Locate the string "scene" throughout the material and copy every line in which it occurs.

[Start Excerpted data]

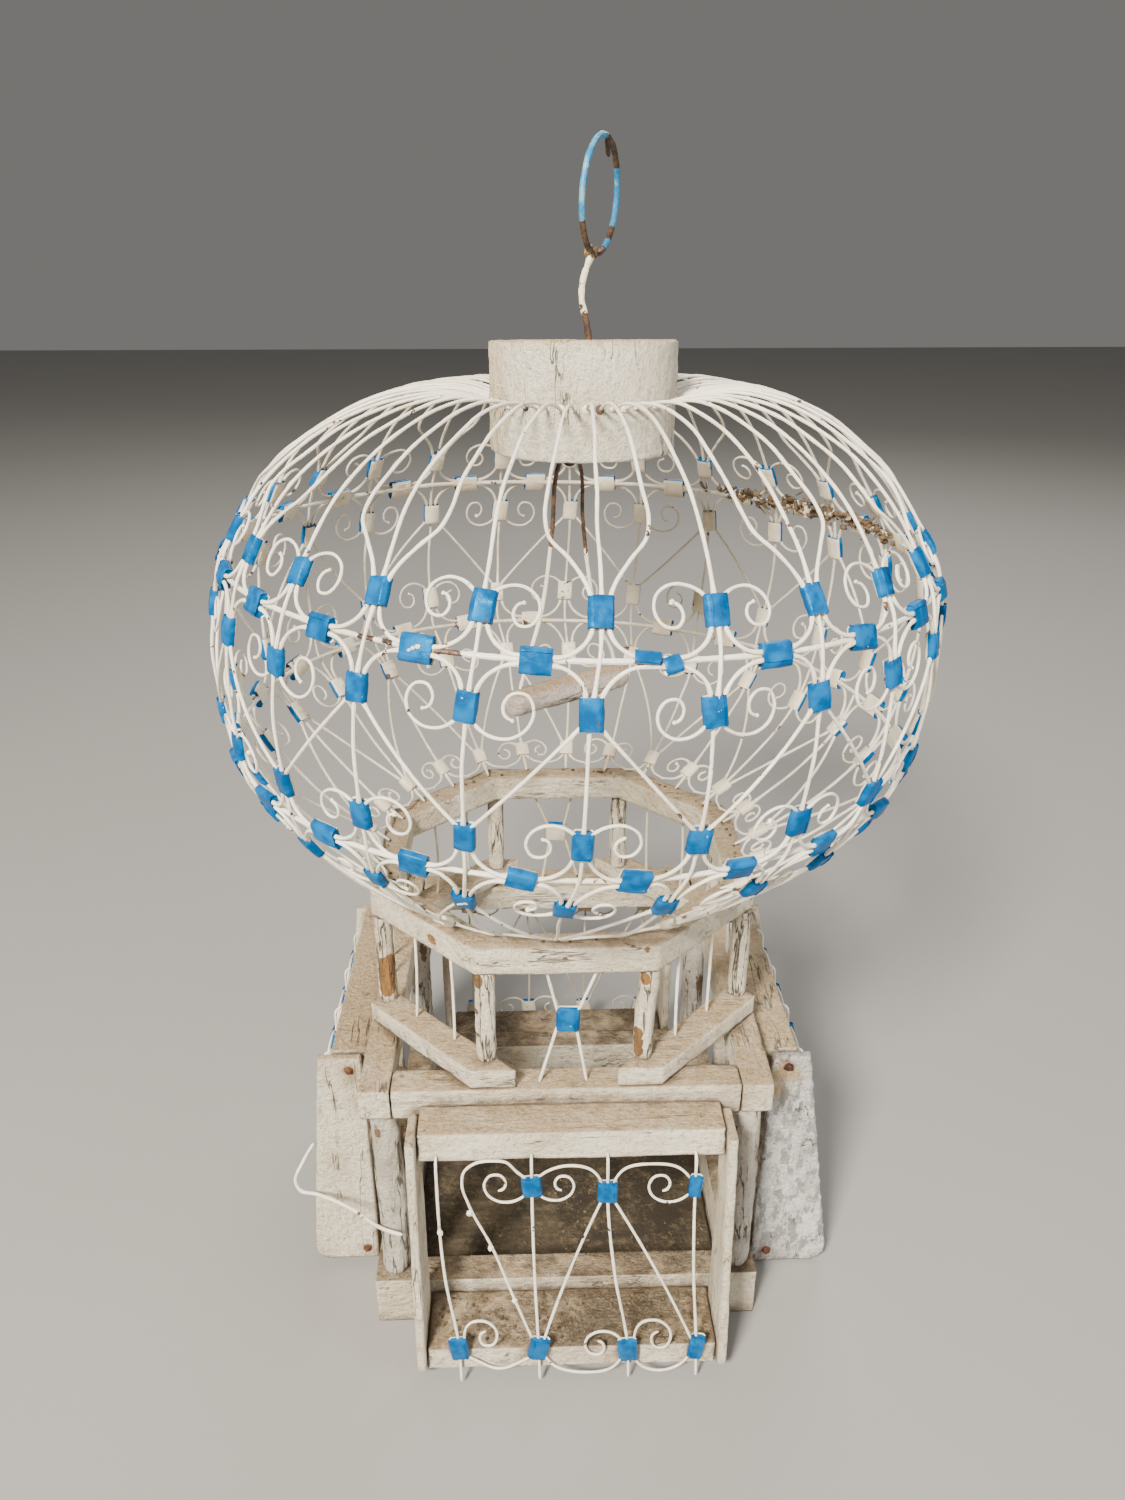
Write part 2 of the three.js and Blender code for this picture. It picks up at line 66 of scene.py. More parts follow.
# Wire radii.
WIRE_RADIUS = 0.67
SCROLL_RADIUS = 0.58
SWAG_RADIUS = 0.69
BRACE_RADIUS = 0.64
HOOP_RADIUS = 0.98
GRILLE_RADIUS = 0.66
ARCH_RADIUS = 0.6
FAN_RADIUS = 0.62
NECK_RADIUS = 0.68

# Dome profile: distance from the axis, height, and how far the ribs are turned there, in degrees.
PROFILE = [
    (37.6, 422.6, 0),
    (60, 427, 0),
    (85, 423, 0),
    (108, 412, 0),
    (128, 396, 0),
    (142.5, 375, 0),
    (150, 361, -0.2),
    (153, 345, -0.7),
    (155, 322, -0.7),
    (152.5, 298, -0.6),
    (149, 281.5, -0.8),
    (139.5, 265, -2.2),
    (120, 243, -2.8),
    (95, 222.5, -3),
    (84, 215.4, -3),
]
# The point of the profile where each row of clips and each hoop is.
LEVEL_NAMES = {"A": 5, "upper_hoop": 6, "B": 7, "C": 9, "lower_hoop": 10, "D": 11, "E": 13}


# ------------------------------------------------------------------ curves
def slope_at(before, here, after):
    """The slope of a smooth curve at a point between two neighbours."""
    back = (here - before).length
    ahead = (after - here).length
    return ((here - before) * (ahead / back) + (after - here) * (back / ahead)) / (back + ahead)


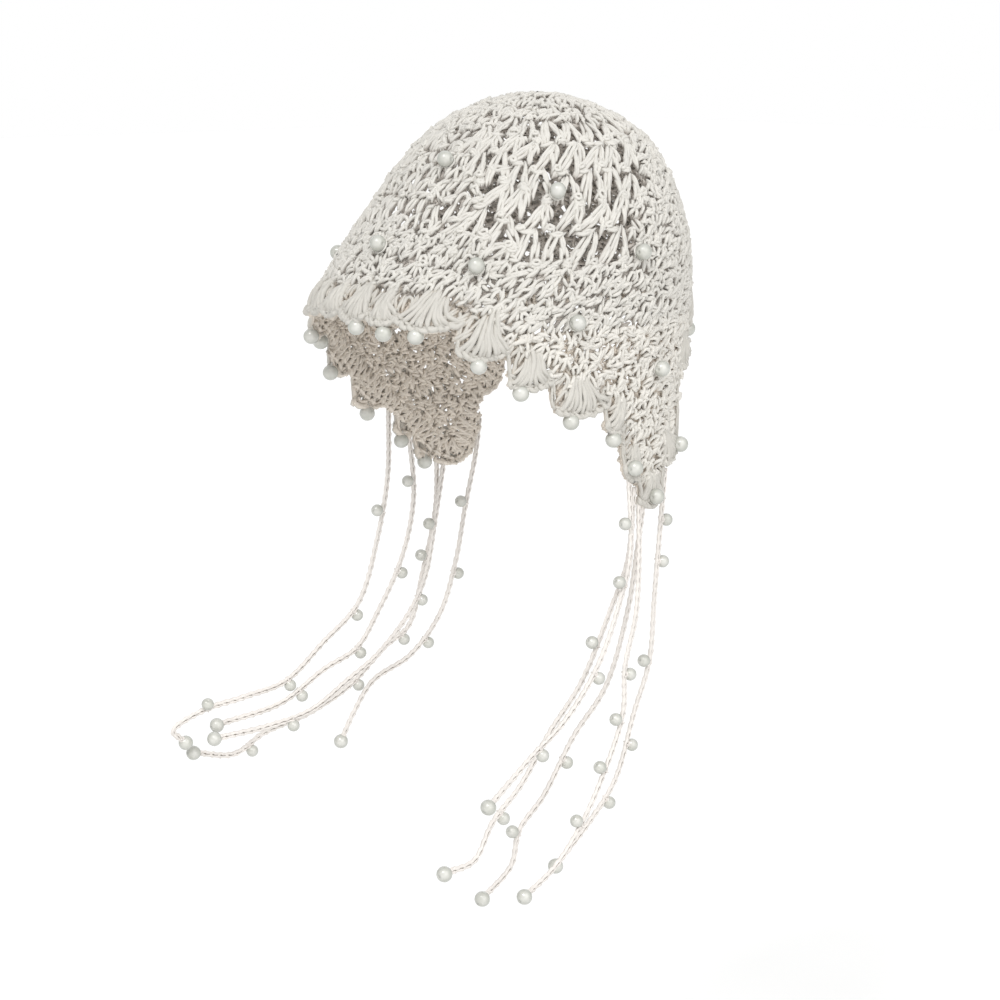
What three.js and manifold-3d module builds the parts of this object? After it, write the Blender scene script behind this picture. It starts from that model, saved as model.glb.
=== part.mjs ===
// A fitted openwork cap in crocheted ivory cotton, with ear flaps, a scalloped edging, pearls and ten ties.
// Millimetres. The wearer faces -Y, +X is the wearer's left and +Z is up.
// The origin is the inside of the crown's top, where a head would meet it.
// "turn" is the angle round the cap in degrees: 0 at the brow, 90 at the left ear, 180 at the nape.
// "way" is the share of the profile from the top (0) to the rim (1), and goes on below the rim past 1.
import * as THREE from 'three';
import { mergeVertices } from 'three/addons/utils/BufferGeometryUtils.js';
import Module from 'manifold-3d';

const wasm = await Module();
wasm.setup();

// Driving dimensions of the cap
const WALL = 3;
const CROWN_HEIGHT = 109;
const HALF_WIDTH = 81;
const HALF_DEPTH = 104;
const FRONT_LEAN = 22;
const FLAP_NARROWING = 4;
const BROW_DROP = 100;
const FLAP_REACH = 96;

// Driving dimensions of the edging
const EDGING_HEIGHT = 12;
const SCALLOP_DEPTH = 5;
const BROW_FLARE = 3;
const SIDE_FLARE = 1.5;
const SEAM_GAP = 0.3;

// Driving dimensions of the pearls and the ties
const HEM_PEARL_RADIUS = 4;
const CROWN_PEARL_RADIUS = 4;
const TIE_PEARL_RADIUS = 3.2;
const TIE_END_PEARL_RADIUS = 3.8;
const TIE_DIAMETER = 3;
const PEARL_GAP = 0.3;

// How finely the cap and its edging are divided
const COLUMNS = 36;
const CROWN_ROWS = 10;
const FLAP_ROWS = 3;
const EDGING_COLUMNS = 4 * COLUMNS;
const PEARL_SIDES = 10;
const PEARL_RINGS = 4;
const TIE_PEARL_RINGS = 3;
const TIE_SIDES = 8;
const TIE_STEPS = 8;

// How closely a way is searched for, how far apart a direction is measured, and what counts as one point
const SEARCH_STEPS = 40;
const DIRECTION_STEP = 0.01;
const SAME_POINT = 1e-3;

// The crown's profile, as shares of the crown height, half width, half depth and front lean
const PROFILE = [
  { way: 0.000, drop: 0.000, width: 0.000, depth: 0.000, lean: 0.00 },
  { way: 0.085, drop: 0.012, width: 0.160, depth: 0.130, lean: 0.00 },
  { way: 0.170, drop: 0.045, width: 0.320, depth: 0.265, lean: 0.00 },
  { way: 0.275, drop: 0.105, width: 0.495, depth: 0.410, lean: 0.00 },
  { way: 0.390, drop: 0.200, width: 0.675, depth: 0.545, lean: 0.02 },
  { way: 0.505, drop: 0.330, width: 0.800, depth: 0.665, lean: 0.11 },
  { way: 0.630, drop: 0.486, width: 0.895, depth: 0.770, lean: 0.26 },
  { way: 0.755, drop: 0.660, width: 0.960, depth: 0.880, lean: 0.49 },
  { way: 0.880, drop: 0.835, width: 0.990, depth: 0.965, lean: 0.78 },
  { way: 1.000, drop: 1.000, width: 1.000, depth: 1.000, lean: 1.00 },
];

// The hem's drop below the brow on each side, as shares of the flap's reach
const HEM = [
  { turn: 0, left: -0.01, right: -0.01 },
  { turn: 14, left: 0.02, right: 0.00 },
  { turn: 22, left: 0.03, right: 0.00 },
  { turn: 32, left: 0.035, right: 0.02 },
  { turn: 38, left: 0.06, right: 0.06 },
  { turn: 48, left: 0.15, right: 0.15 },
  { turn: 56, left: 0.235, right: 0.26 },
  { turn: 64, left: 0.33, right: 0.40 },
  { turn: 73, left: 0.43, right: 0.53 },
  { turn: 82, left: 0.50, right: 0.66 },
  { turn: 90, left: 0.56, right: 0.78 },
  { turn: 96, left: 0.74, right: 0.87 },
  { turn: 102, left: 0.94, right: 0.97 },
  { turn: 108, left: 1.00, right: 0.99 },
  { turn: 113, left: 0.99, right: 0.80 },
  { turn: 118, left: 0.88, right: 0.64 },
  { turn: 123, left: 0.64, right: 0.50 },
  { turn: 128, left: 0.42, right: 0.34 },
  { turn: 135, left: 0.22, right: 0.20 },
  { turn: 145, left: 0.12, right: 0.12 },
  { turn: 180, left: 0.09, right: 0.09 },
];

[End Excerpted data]

> [Finished exercise]:
Write part 2 of the three.js and Blender code for this picture. It picks up at line 66 of scene.py. More parts follow.
What three.js and manifold-3d module builds the parts of this object? After it, write the Blender scene script behind this picture. It starts from that model, saved as model.glb.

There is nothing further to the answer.